Friday, June 28, 2013

CAN YOU READ THIS? ⬇


Rachel Jeantel can't because there is some doubt about the necessity these days regarding cursive writing. Jeantel has some serious legal problems but that's not my purpose to discuss today. Today I am interested in the educational movement to do away with cursive writing.

Technology has questioned the need for cursive. At one time cursive's purpose was to speed up communication when printing each individual letter was too slow as more people began to communicate via letters, etc.

"Cursive, also known as scriptjoined-up writingjoint writingrunning writing, or handwriting is any style of penmanship in which the symbols of the language are written in a conjoined and/or flowing manner, generally for the purpose of making writing faster." [https://en.wikipedia.org/wiki/Cursive]

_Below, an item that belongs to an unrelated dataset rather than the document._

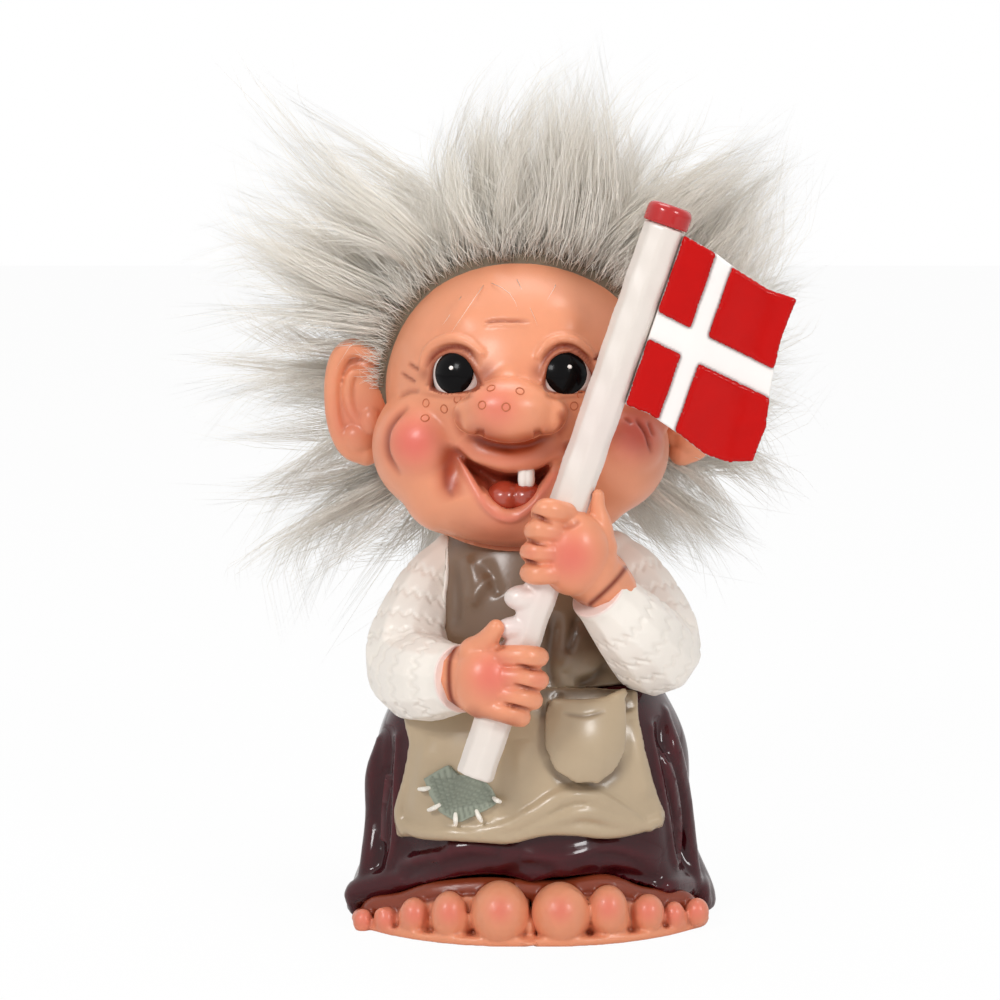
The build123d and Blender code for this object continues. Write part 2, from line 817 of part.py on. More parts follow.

Now with text messaging and social media cursive is going the way of the LP album. At first I was shocked to learn of cursive's eminent demise. But as I type this post and email friends I understand the educators reluctance to use class time for a tool that is rapidly becoming out dated. Google Blogger doesn't even have a cursive font that I can use in the title page of this post. Online searches have cursive fonts available if you want to pay for them. Cursive may be on my Pages software, but it's not labeled as 'cursive'. 

My concern is that historical documents in cursive will require future historians to learn cursive writing in order to read the original historical documents. It will be like learning a foreign language. I can imagine graduate history students taking advance courses in CURSIVE 500.